Mr Brown firmly denied suggestions in Brussels that he was being marginalised. “That’s not true,” he argued, pointing to the Government’s recent White Paper, Global Europe, and its input into tomorrow’s EU summit declaration on globalisation. “I think you’ll find on the debate about global Europe, we are leading the way.”
On party funding, Mr Brown did not disguise his anger at discovering that donations made to Labour by David Abrahams had apparently breached the law on disclosure. He repeatedly said: “I don’t get into the detail of individual donations. That’s for other people.” Asked about the top ten Labour donors, he said: “I couldn’t name them at this moment. I do know they are listed and public and reported by the Electoral Commission. If you ask me do I know who they are by name, I don’t know who is one, two or three.”
He emphasised his intention to bring forward a Bill on party funding. “We have the Hayden Phillips proposals. They are a framework in which we can operate – so that’s national and local ceilings on expenditure, local caps on contributions and greater transparency. I think that's the way forward.
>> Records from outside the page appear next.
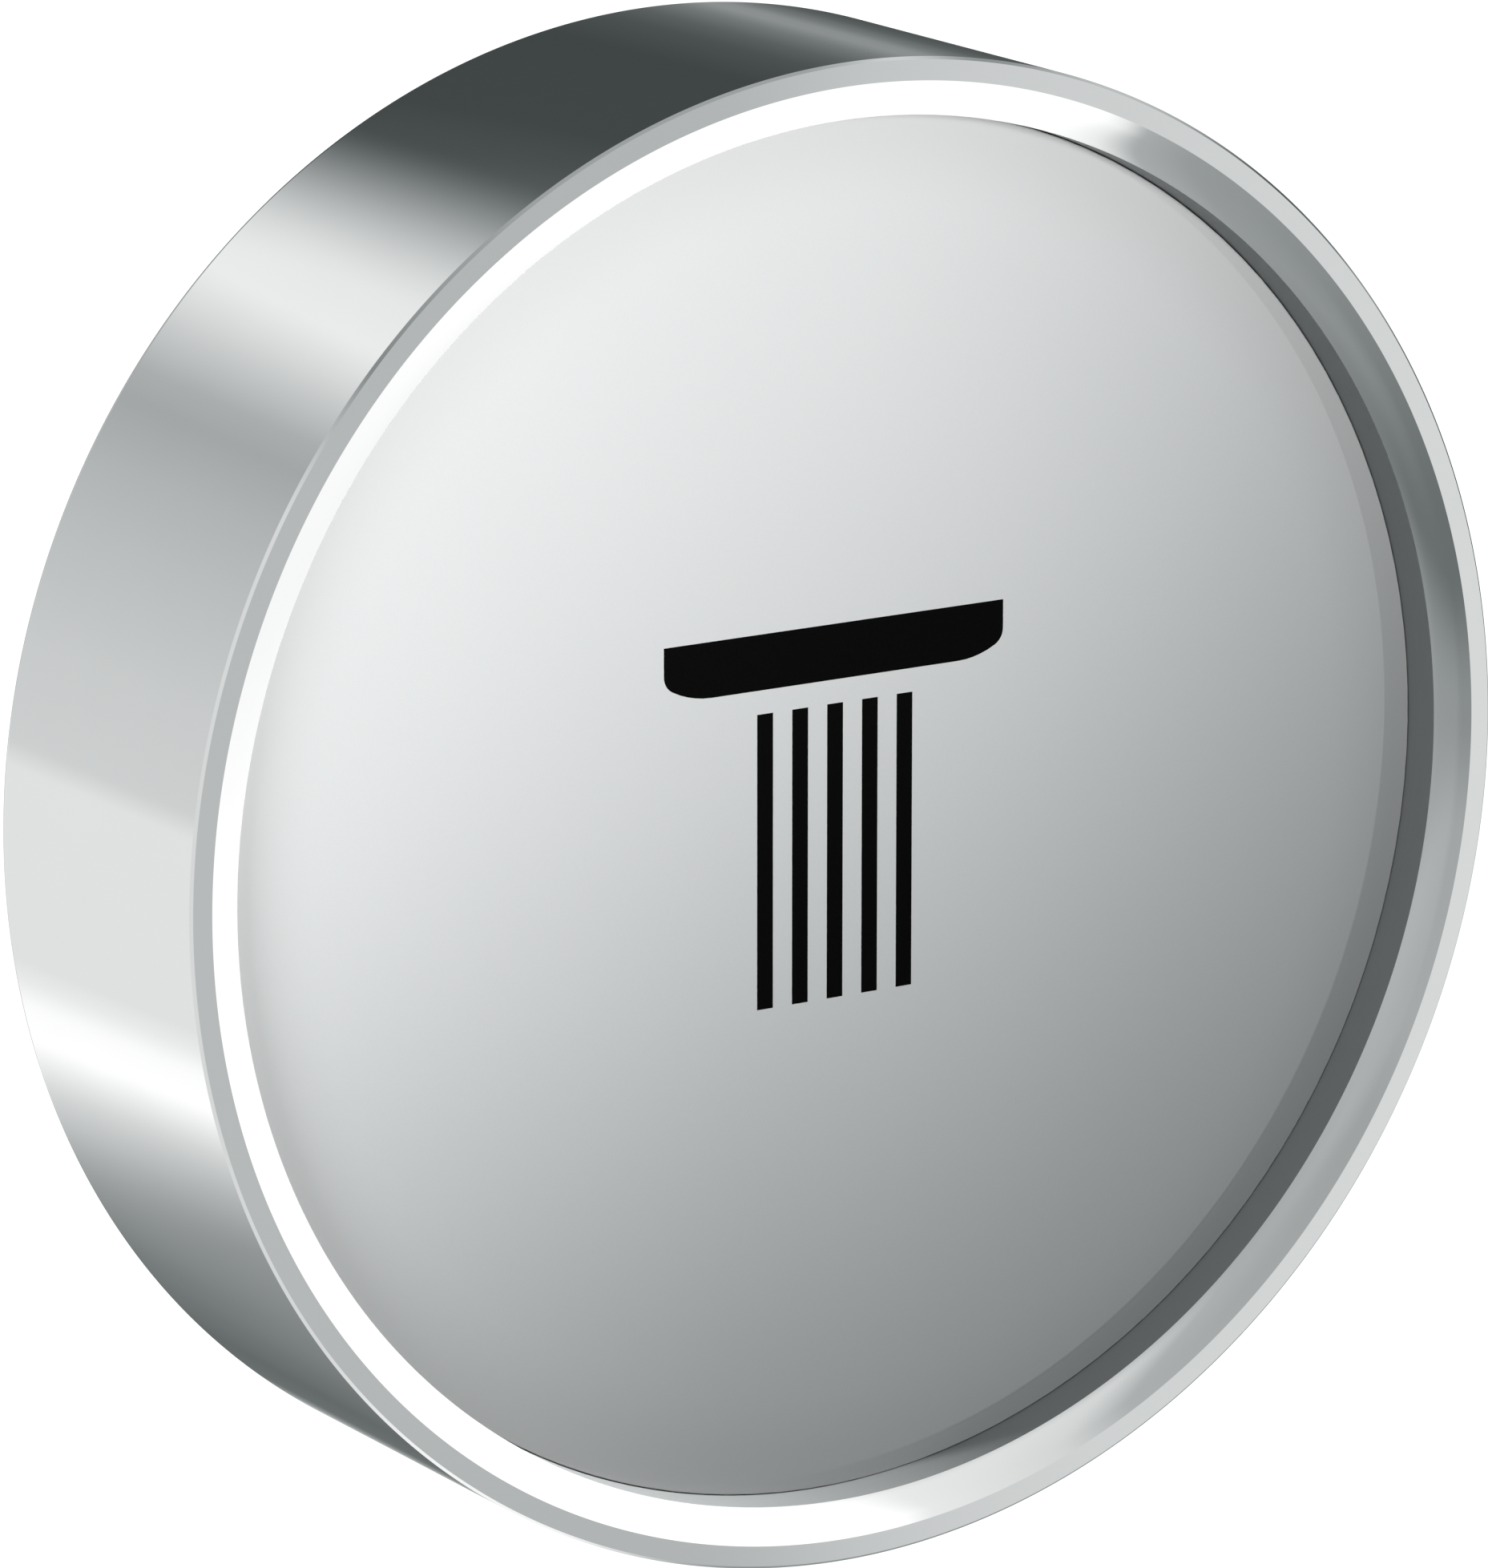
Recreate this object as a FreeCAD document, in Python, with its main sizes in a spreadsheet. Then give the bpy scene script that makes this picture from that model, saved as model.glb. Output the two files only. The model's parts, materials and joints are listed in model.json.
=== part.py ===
import FreeCAD, Part

import math
import os

import Sketcher

# A wall-mounted push button for a shower control.
# The turning axis is Y, with Z up. The origin is the centre of the bezel ring's rear face, which lies
# on the wall plate; the button faces -Y and everything on the +Y side sits behind the wall plate.
# Lengths are in millimetres. A place behind the wall plate's front is named with _y and is its Y. A
# place in front of it is named with _front, _rear, _seat, _step, _floor or _back, and is its distance
# from the wall plate's front, so its Y is the negative of that size.

SIZES = {
    # bezel ring
    "ring_radius": 25.0,
    "ring_depth": 12.5,
    "rim_inner": 24.23,
    "bore_radius": 23.05,
    "chamfer_depth": 0.52,
    "chamfer_curve": 3.7,
    "edge_break": 0.1,
    "rear_break": 0.25,
    "lip_inner": 20.0,
    "lip_height": 1.6,
    "gasket_inner": 22.2,
    "gasket_outer": 24.0,
    "gasket_depth": 0.9,
    # base plate and its neck
    "plate_radius": 22.95,
    "plate_front": 4.0,
    "plate_step": 3.0,
    "step_radius": 21.1,
    "spigot_radius": 19.9,
    "spigot_back": 0.3,
    "neck_radius": 11.0,
    "neck_end_y": 20.4,
    "neck_break": 0.5,
    "well_radius": 8.0,
    "well_floor_y": 3.0,
    "seal_seat_y": 3.6,
    "seal_end_y": 4.6,
    "wall_rear_y": 5.4,
    "wall_bore": 4.3,
    "chamber_radius": 8.5,
    "cap_front_y": 16.8,
    "cap_rear_y": 19.2,
    "cap_radius": 9.0,
    "snap_groove_radius": 9.6,
    "snap_groove_end_y": 19.95,
    "thread_depth": 0.55,
    "thread_start_y": 2.0,
    "thread_length": 16.0,
    "thread_count": 17.0,
    "thread_half": 0.4,
    # seals, stop ring and fixings of the base plate
    "ring_seal_inner": 20.6,
    "ring_seal_outer": 21.8,
    "ring_seal_front": 2.4,
    "bumper_inner": 19.5,
    "bumper_outer": 20.7,
    "bumper_seat": 3.3,
    "bumper_front": 4.48,
    "bumper_round": 0.3,
    "guide_circle": 15.5,
    "guide_radius": 1.25,
    "guide_front": 6.6,
    "guide_head_radius": 2.2,
    "guide_head_front": 1.0,
    "guide_break": 0.3,
    "guide_count": 3.0,
    "pocket_radius": 3.2,
    "pocket_floor": 1.8,
    "twist_circle": 17.8,
    "twist_radius": 1.25,
    "peg_radius": 1.5,
    "twist_front": 2.0,
    "twist_end_y": 2.5,
    "twist_break": 0.4,
    # washer and lock nut
    "washer_inner": 11.1,
    "washer_outer": 15.2,
    "washer_front_y": 4.0,
    "nut_front_y": 5.0,
    "nut_height": 4.0,
    "nut_rear_y": 9.0,
    "nut_corner": 15.588,
    "nut_flat_break": 0.9,
    "nut_face_radius": 13.3,
    # face disc, symbol and bond
    "disc_radius": 23.02,
    "disc_front": 10.57,
    "disc_rear": 9.37,
    "disc_break": 0.03,
    "symbol_depth": 0.12,
    "head_half": 6.53,
    "head_top": 6.25,
    "head_bottom": 4.395,
    "head_corner_wide": 1.8,
    "head_corner_high": 0.9,
    "head_side_curve": 0.6,
    "head_base_curve": 3.15,
    "head_join_in": 0.3176,
    "head_join_up": 0.3706,
    "stream_half": 0.305,
    "stream_pitch": 1.344,
    "stream_pitch_twice": 2.688,
    "stream_top": 3.6,
    "stream_bottom": 6.29,
    "bond_inner": 3.2,
    "bond_outer": 21.5,
    "bond_rear": 9.22,
    # carrier
    "carrier_radius": 22.9,
    "carrier_rear": 7.0,
    "skirt_inner": 21.5,
    "skirt_rear": 5.6,
    "rim_seal_groove": 21.8,
    "rim_seal_front": 8.5,
    "rim_seal_rear": 7.2,
    "rim_seal_centre": 22.4,
    "rim_seal_middle": 7.85,
    "rim_seal_wire": 0.6,
    "boss_radius": 3.0,
    "boss_rear": 4.9,
    "slide_bush_outer": 2.0,
    "slide_bush_inner": 1.3,
    "slide_bush_front": 9.1,
    "slide_bush_rear": 4.4,
    # stem and its screw
    "stem_radius": 4.0,
    "stem_seat": 7.5,
    "collar_radius": 7.4,
    "collar_rear": 6.0,
    "shoulder_y": 5.8,
    "rod_radius": 2.5,
    "clip_groove_radius": 2.0,
    "clip_front_y": 19.22,
    "clip_rear_y": 20.02,
    "rod_break": 0.4,
    "rod_end_y": 26.0,
    "rod_thread_radius": 1.25,
    "rod_thread_end_y": 21.0,
    "drill_point": 0.6,
    "screw_head_radius": 2.9,
    "screw_hole": 1.6,
    "screw_radius": 1.5,
    "screw_hole_end_y": 0.5,
    "screw_end_back": 0.8,
    "socket_corner": 1.155,
    "socket_depth": 1.1,
    # bushes and seal of the stem
    "bush_outer": 5.2,
    "bush_inner": 4.05,
    "bush_front_y": 0.4,
    "seal_inner": 4.02,
    "seal_relief": 4.35,
    "seal_lip": 0.25,
    "rear_bush_outer": 3.4,
    "rear_bush_inner": 2.55,
    # heart-shaped track of the latch
    "cam_half": 3.5,
    "cam_bottom": 3.2,
    "cam_top": 4.3,
    "cam_length": 6.0,
    "cam_rear_y": 11.8,
    "track_depth": 1.0,
    "track_half": 2.1,
    "track_front_y": 6.85,
    "track_rear_y": 10.7,
    "heart_half": 1.0,
    "heart_point_half": 0.35,
    "heart_point_y": 9.2,
    "heart_side_y": 8.8,
    "horn_side_y": 8.25,
    "horn_tip_y": 7.95,
    "horn_outer": 0.85,
    "horn_inner": 0.6,
    "notch_half": 0.42,
    "notch_side_y": 8.35,
    "notch_floor_y": 8.52,
    "pin_hole_radius": 0.75,
    "pin_hole_y": 8.8,
    "pin_half_length": 3.4,
    # rear cap, latch pin and leaf spring
    "tongue_half": 2.2,
    "tongue_bottom": 2.8,
    "tongue_top": 4.5,
    "tongue_length": 1.8,
    "pivot_y": 15.91,
    "pivot_hole": 0.45,
    "tool_hole_radius": 0.8,
    "tool_hole_centre": 6.2,
    "tool_hole_depth": 1.2,
    "wire_radius": 0.4,
    "wire_bend": 0.5,
    "arm_length": 6.0,
    "arm_offset": 1.5,
    "arm_z": 5.0,
    "tip_drop": 1.65,
    "pivot_drop": 2.1,
    "leaf_half": 2.2,
    "leaf_thickness": 0.2,
    "leaf_slot_half": 2.25,
    "leaf_root_y": 18.2,
    "leaf_root_z": 6.1,
    "leaf_bend_y": 16.2,
    "leaf_touch_y": 11.4,
    "leaf_touch_z": 5.43,
    "leaf_end_y": 10.2,
    "leaf_end_z": 5.9,
    # clips
    "snap_inner": 8.1,
    "snap_outer": 9.55,
    "snap_thickness": 0.7,
    "snap_gap_half": 3.2,
    "clip_outer": 4.5,
    "clip_thickness": 0.8,
    "clip_gap_half": 1.7,
    # return spring
    "spring_radius": 6.5,
    "spring_wire": 0.4,
    "spring_end_coils": 1.0,
    "spring_free_coils": 4.5,
    "spring_end_pitch": 0.82,
}

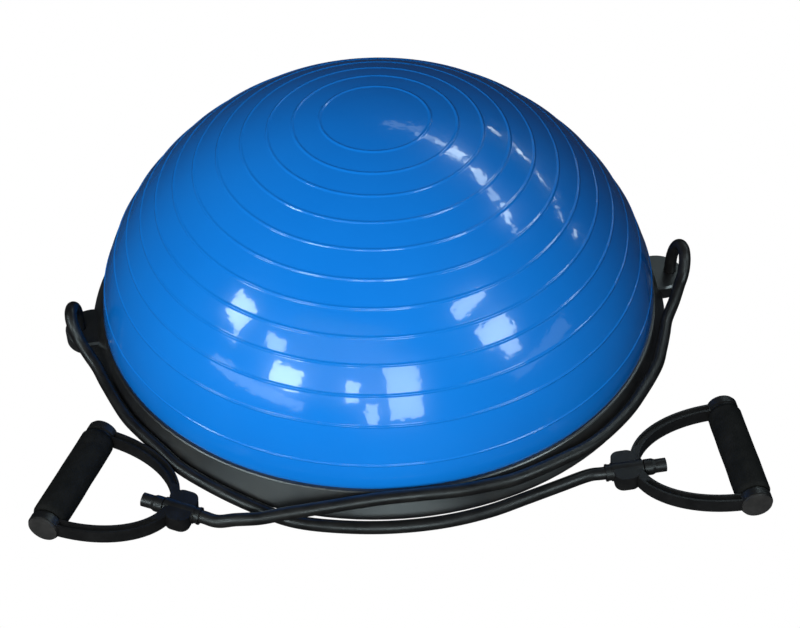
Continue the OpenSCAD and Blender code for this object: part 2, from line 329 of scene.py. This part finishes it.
right_route = [
    eye(LEFT_LUG, TUBE_START), eye(LEFT_LUG, 30),
    *map(Vector, [
        (-313.3, -42, 40), (-313.5, -45, 47.5), (-313.8, -50.2, 54), (-314, -57, 58.8),
        (-314, -64.6, 60.3), (-313.2, -71.6, 58.6), (-311.4, -77.3, 53.4), (-309, -81, 47.3),
        (-306, -84.8, 41.4), (-301.5, -90.3, 35.6), (-294.8, -98.8, 29.8), (-286.2, -110.8, 24.8),
        (-275.4, -131.6, 20.5), (-253.5, -171.8, 18), (-235.5, -195.4, 17), (-214.3, -219.3, 16),
        (-194.1, -240.4, 13), (-157.9, -267, 11), (-121.8, -287.1, 7.4), (-88.2, -304.2, 6.7),
        (-48.1, -312.7, 6.7), (2, -315.7, 6.7), (52.1, -311.2, 6.7), (97.2, -299.7, 6.7),
        (137.3, -283.1, 7), (168.4, -270.1, 7.8),
    ]),
    *(on_axis("right", s) for s in (-36, -20, TUBE_STOP)),
]
left_route = [
    eye(RIGHT_LUG, TUBE_START), eye(RIGHT_LUG, 30),
    *map(Vector, [
        (315.2, 27.3, 40), (316.6, 26, 49.5), (318.8, 22.3, 57.6), (321, 15.8, 62.2),
        (322.6, 8, 62.2), (323, 1, 57.6), (322.4, -4.6, 50.2), (320.4, -10.5, 43),
        (315.8, -20, 36.6), (308.5, -38, 31.3), (297.9, -61.8, 27.5), (292.6, -81.9, 26),
        (286.6, -103, 25), (278.6, -127.1, 24.5), (259.5, -161.4, 23.5), (237.4, -194.2, 23),
        (202.3, -232.3, 25), (162.9, -258.5, 27.5), (124.4, -280, 30), (96.7, -288.5, 31),
        (69.3, -294.5, 31.5), (33.8, -298.5, 32), (1.2, -301, 31), (-27, -304, 29.5),
        (-55.5, -306.8, 26.8), (-91.8, -309.5, 22.6), (-116, -309.8, 17.3), (-139, -307, 12.9),
    ]),
    *(on_axis("left", s) for s in (-36, -20, TUBE_STOP)),
]

ROUTES = {
    "left": (left_route, "right", Vector((-0.100, 0, 0)), Vector((-0.160, 0, 0))),
    "right": (right_route, "left", Vector((0.140, 0, 0)), Vector((0.200, 0, 0))),
}
tubes = {}
for side, (route, lug, bend_from, bend_to) in ROUTES.items():
    line = spline([p * MM for p in route], 10)
    piece = tube(f"resistance_tube_{side}", line, TUBE_D / 2 * MM)
    tubes[side] = piece
    length = sum((b - a).length for a, b in zip(line, line[1:]))
    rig.blend(piece, "platform", f"{side}_handle", bend_from, bend_to)
    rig.replaces(piece, f"tube_to_{side}_handle")
    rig.cord(
        piece, exit=line[0], length=round(length, 3), diameter=TUBE_D * MM,
        far_end="object", stiffness="stiff", lay="loose", path=line,
        with_pieces=[nodes[f"{lug}_anchor_end"], nodes[f"{lug}_anchor_plug"],
                     nodes[f"{side}_tube_end"], nodes[f"{side}_tube_plug"]],
    )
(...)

“Surely the public want us to act quickly and we would be failing in our duty if we didn’t. One of the things is that the Electoral Commission should have is a stronger investigative role. Maybe the Electoral Commission could say let’s look at some of the things you are doing rather than waiting for things to emerge. You’ve got to remember parties are voluntary organisations and they do need advice on how they can follow such a complex rulebook.”
Mr Brown was talking on the eve of a hectic two days, starting this morning with a two-and-a-half-hour session with the Commons Liaison Committee of senior MPs, then the EU meetings.
In the midst of this activity, he is finding time to write, with others, another book in his courage series, with the proceeds going to a health charity devoted to the memory of his late daughter Jennifer.
Wartime Courage will cover World War Two heroes such as members ofthe Special Operations Executive, who were parachuted into France for clandestine work; the first holder of the Victoria Cross in the Royal Air Force; the only person to win the VC on D-Day; and the commandos who landed on the shores of Normandy ahead of D-Day, and seized German sentries to find out intelligence.
He gave the example of Eric Liddell, who won a Gold Medal in the Paris Olympics in 1924 (the highlight of the film Chariots of Fire) and then became a missionary in China before dying in a Japanese prisoner of war camp.
Finally, as his staff were telling him about his next meeting, we asked whether he was enjoying being Prime Minister. “Did I ever think it was going to be fun? Sometimes you feel that every day there’s a new challenge so you can never get bored in this job. I think it’s the different challenges over the last few months have both been interesting and I hope people will look back and – whether it was floods, or foot and mouth or avian flu or the financial turbulence – feel that we dealt with them in the right way. And I think you will find on political funding we acted in the right way.
“All the decisions you make have to be seen in the long term not the short term. I think people will look at last few months and say what is being done. You’ll see the health service is in a different position a year from now from where it was last summer. It’s the same with education and children. People will take a long term view. You’ ll see quite a distinct change for the better where we’re in a stronger position.”
So, with all this talk about long-termism, was he talking about a 2010 election. “You’re a very interesting commentator. You would not expect me to give you a story like that.”